The base model (VGG16 in this case) was initially frozen then later on was unfrozen. While freezing the model, we trained only the custom top layers, then we fine-tuned the entire model by unfreezing the base and using a lower learning rate.

Now from the obtained results we can see that the model performed exceptionally well during the frozen and also the unfrozen phase. In the frozen phase, there were early overfitting signs where the training accuracy reached 100% by epoch 8, while validation accuracy improved at a slower pace to become stable around 98-99%. However, the validation loss continued to decrease showing that the model generalized well.

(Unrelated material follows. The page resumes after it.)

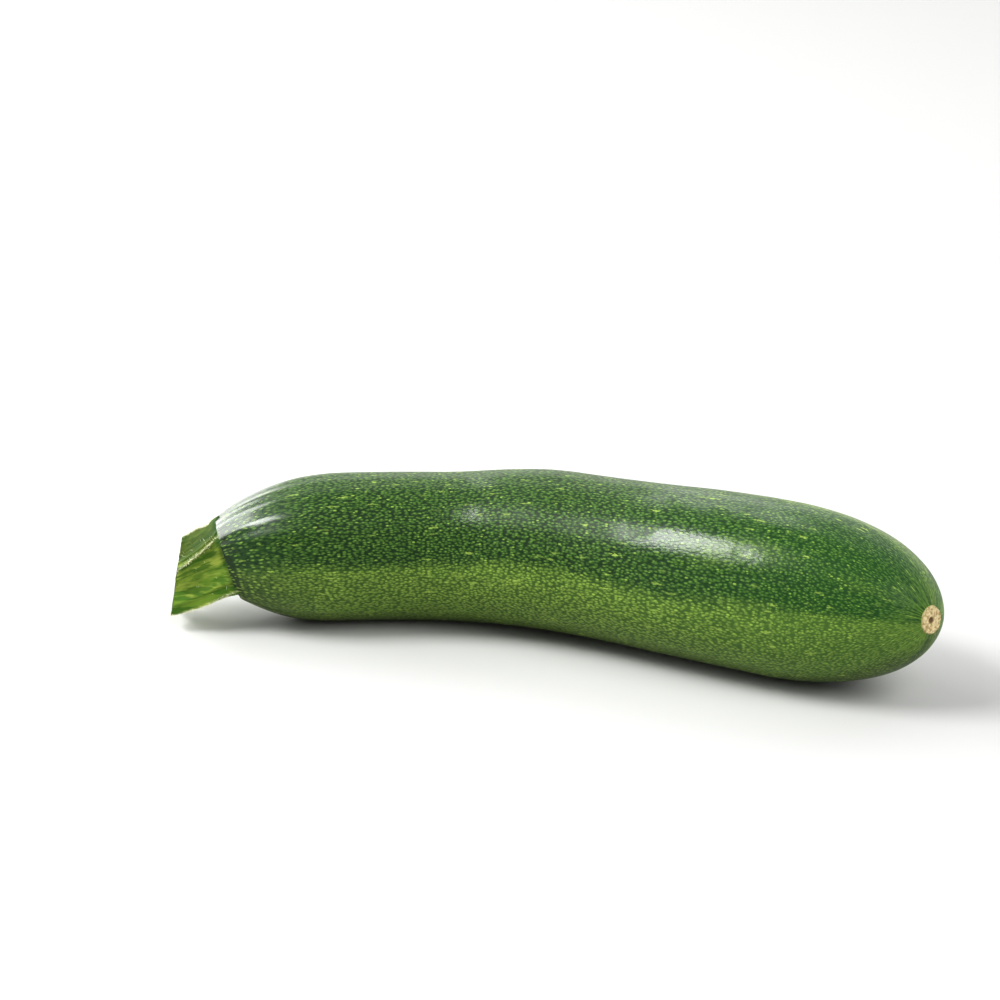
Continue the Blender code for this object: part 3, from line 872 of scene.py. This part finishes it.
# %% [markdown]
# ## The blossom scar
#
# When the flower dropped, the tip healed over with a small disc of dry cork: tan, crumbly, with a
# ragged rim and a brown pit where the style stood. It is a shallow lofted button with noise in its
# outline and its face.

# %% Outline of the scar
SCAR_RADIUS, SCAR_THICKNESS, SCAR_DOME, PIT_DEPTH = 0.0036, 0.0013, 0.0004, 0.0006
SCAR_GAP, DIMPLE_DEPTH = 0.0003, 0.0011
packed_rim = CAP_START + CAP_LENGTH * math.sin(math.acos((SCAR_RADIUS + SCAR_GAP) / BELLY_RADIUS))
scar_centre, scar_forward, scar_side, scar_up = (row[0] for row in axes_along(packed_rim))
scar_centre = scar_centre + PLACE
SCAR_AROUND = 144
scar_angles = 2.0 * math.pi * np.arange(SCAR_AROUND) / SCAR_AROUND
front = SCAR_GAP - DIMPLE_DEPTH + SCAR_THICKNESS
# Each ring's share of the radius, and how far it lies behind the scar's front
edge = [(0.50, 0.0012), (0.92, 0.0010), (1.00, 0.0007), (1.03, 0.0004), (1.0, 0.00015)]
face = np.linspace(0.96, 0.04, 30)
dish = SCAR_DOME * 0.4 * (face - 0.75) ** 2 + PIT_DEPTH * np.exp(-((face / 0.22) ** 2))
profile = np.concatenate([edge, np.stack([face, dish], -1)])
profile[:, 1] = front - profile[:, 1]
print("scar rings:", len(profile))

# %% Roughen the scar
RIM_RAGGEDNESS, CRUMB_HEIGHT = 0.06, 0.00014
spread = SCAR_RADIUS * np.stack([np.cos(scar_angles), np.sin(scar_angles)], -1)
heights = np.broadcast_to(profile[:, 1:, None], (len(profile), SCAR_AROUND, 1))
scar_place = np.concatenate([profile[:, :1, None] * spread, heights], axis=-1)
rim_place = np.append(spread, np.zeros((SCAR_AROUND, 1)), axis=1)
ragged_rim = 1.0 + RIM_RAGGEDNESS * field_noise(rim_place, 0.0012, 12)
crumbs = field_noise(scar_place, 0.0006, 13) + 0.6 * field_noise(scar_place, 0.00028, 14)
scar_radii = SCAR_RADIUS * profile[:, :1] * ragged_rim
flat = [np.broadcast_to(row, (len(profile), 3)) for row in (scar_centre, scar_side, scar_up)]
scar_points = ring_grid(*flat, scar_radii, scar_angles)
face_part = smooth_rise(np.arange(len(profile)), 2, 5)[:, None]
scar_points += (profile[:, 1:] + CRUMB_HEIGHT * crumbs * face_part)[:, :, None] * scar_forward
lengths = lengths_along(scar_points)
scar = lofted_piece("courgette_blossom_scar", scar_points, lengths / lengths[-1], 70.0)
store(scar, "scar_place", scar_place)
store(scar, "from_pit", over_rings(profile[:, :1], len(profile), SCAR_AROUND))
print("scar width in mm:", round(2000 * float(scar_radii.max()), 2))

# %% Cork material
cork, tree, shader = new_material("courgette_dry_cork")
place = add_node(tree, "ShaderNodeAttribute", (), "Vector", attribute_name="scar_place")
from_pit = add_node(tree, "ShaderNodeAttribute", (), "Fac", attribute_name="from_pit")
crumb = blotches(tree, place, 0.0007, 1.0, 3.0)
fine = blotches(tree, place, 0.00025)
crumbly = add_node(tree, "ShaderNodeMapRange", (crumb, 0.32, 0.66), **SMOOTH)
dusty = add_node(tree, "ShaderNodeMapRange", (fine, 0.55, 0.75, 0.0, 0.5))
pit = add_node(tree, "ShaderNodeMapRange", (from_pit, 0.16, 0.34, 0.9, 0.0), **SMOOTH)
green_rim = add_node(tree, "ShaderNodeMapRange", (from_pit, 0.9, 1.02, 0.0, 0.6))
tan = linear("#9d8354")
for share, colour in (
    (crumbly, "#e2d2a4"),
    (dusty, "#86683e"),
    (pit, "#5a3f24"),
    (green_rim, "#8a8a4e"),
):
    tan = add_node(tree, "ShaderNodeMix", {0: share, 6: tan, 7: linear(colour)}, 2, **COLOUR)
tree.links.new(tan, shader.inputs["Base Color"])
shader.inputs["Roughness"].default_value = 0.85
raised = add_node(tree, "ShaderNodeMath", (crumb, fine), operation="ADD")
bump = {"Height": raised, "Distance": 0.00012, "Strength": 1.0}
tree.links.new(add_node(tree, "ShaderNodeBump", bump), shader.inputs["Normal"])
scar.data.materials.append(cork)
print("cork nodes:", len(tree.nodes))

# %% [markdown]
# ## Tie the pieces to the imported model
#
# Each fine piece rides on the courgette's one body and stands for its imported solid. The bristles
# belong to the stem and ride along with it.

# %% Ride and replace
for piece, node, slot in (
    (fruit, "fruit", "waxy_green_skin"),
    (stem, "stem", "pale_green_stem"),
    (scar, "blossom_scar", "dry_cork"),
    (bristles, None, "pale_green_stem"),
):
    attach(piece, "root")
    if node:
        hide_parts(node)
    print(piece.name, "rides on the root and stands for", node or "no solid")

# %% [markdown]
# ## Studio
#
# The courgette lies on a seamless white sweep. A floor bright enough to turn white in the picture
# hides its own edge, and the light comes from large soft boxes.

# %% Floor
floor_mesh = bpy.data.meshes.new("studio_floor")
REACH = 4.0
corners = [(-REACH, -REACH, 0.0), (REACH, -REACH, 0.0), (REACH, REACH, 0.0), (-REACH, REACH, 0.0)]
floor_mesh.from_pydata(corners, [], [(0, 1, 2, 3)])
floor = bpy.data.objects.new("studio_floor", floor_mesh)
bpy.context.scene.collection.objects.link(floor)
floor.location.z = cad_low.z
paper, tree, shader = new_material("white_paper_sweep")
shader.inputs["Base Color"].default_value = linear("#c8c8c7")
shader.inputs["Roughness"].default_value = 0.9
shader.inputs["Specular IOR Level"].default_value = 0.1
floor.data.materials.append(paper)
print("floor at height", round(floor.location.z, 4), "reaching", REACH, "m each way")

# %% Air of the studio
world = bpy.data.worlds.new("studio_air")
bpy.context.scene.world = world
world.use_nodes = True
air = world.node_tree
heading = add_node(air, "ShaderNodeTexCoord", (), "Generated")
ahead = add_node(air, "ShaderNodeSeparateXYZ", (heading,), "Y")
rise = ahead.node.outputs["Z"]
horizon = add_node(air, "ShaderNodeMapRange", (rise, 0.04, 0.10, 0.8, 0.0), **SMOOTH)
back_half = add_node(air, "ShaderNodeMapRange", (ahead, 0.1, 0.5), **SMOOTH)
low_sweep = add_node(air, "ShaderNodeMapRange", (rise, 0.24, 0.32, 1.8, 0.0), **SMOOTH)
sweep = add_node(air, "ShaderNodeMath", (back_half, low_sweep), operation="MULTIPLY")
glow = add_node(air, "ShaderNodeMath", (horizon, sweep), operation="MAXIMUM")
level = add_node(air, "ShaderNodeMath", (glow, 0.20), operation="ADD")
air.nodes["Background"].inputs["Color"].default_value = (1.0, 1.0, 1.0, 1.0)
air.links.new(level, air.nodes["Background"].inputs["Strength"])
print("air nodes:", len(air.nodes))

# %% Soft boxes
def soft_box(name, aim, azimuth, elevation, distance, width, height, power):
    """A rectangular light that looks at a point. Azimuth 0 is in front, 90 on the right."""
    light = bpy.data.lights.new(name, "AREA")
    light.shape, light.size, light.size_y, light.energy = "RECTANGLE", width, height, power
    turn, lift = math.radians(azimuth), math.radians(elevation)
    toward = Vector((math.sin(turn) * math.cos(lift), -math.cos(turn) * math.cos(lift), math.sin(lift)))
    lamp = bpy.data.objects.new(name, light)
    lamp.location = aim + distance * toward
    lamp.rotation_euler = (-toward).to_track_quat("-Z", "Y").to_euler()
    bpy.context.scene.collection.objects.link(lamp)
    return lamp


soft_box("window_key", box_centre, -60.0, 51.0, 1.2, 0.56, 0.38, 9.8)
soft_box("left_window", box_centre, -95.0, 28.0, 1.3, 1.4, 0.85, 20.0)
soft_box("back_soft", box_centre, 175.0, 40.0, 1.8, 2.4, 1.4, 11.5)
soft_box("right_fill", box_centre, 62.0, 44.0, 1.5, 1.2, 0.9, 12.5)
print("lights:", len(bpy.data.lights))

# %% [markdown]
# ## Camera
#
# A long lens from a little above the courgette, turned towards its blossom end, keeps the shape
# free of distortion and shows the whole near side with both ends.

# %% Place the camera
AZIMUTH, ELEVATION, DISTANCE = math.radians(18.2), math.radians(22.0), 0.900
aim_point = box_centre + Vector((-0.01921, 0.00928, 0.0109))
level_part = math.cos(ELEVATION)
toward = Vector((math.sin(AZIMUTH) * level_part, -math.cos(AZIMUTH) * level_part, math.sin(ELEVATION)))
lens = bpy.data.cameras.new("long_lens")
lens.lens, lens.sensor_width, lens.clip_start = 121.7, 36.0, 0.01
camera = bpy.data.objects.new("studio_camera", lens)
camera.location = aim_point + DISTANCE * toward
camera.rotation_euler = (-toward).to_track_quat("-Z", "Y").to_euler()
bpy.context.scene.collection.objects.link(camera)
bpy.context.scene.camera = camera
bpy.context.scene.view_settings.view_transform = "Standard"
bpy.context.scene.view_settings.look = "Medium High Contrast"
print("camera in mm:", [round(value * 1000) for value in camera.location])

Then in the unfrozen phase, the validation accuracy reached 99.96% at epoch 9, and the validation loss kept decreasing until it reached 0.0026 at epoch 10. We can see that in the unfrozen phase there is no overfitting since the difference between training accuracy and validation accuracy is almost negligible.

From the above results, we can see that his model has a high validation accuracy and extremely low validation loss, which means that the model generalizes well to unseen data.

To achieve these results we used a pre-trained model (VGG16),  fine-tuning by unfreezing the model and setting a low learning rate, we also used the appropriate loss and metrics which are CategoricalCrossentropy and CattegoricalAccuracy in this case. Reaching a validation accuracy of 99% and a validation loss of 0.0026 is considered great and shows that the model performs well with new data.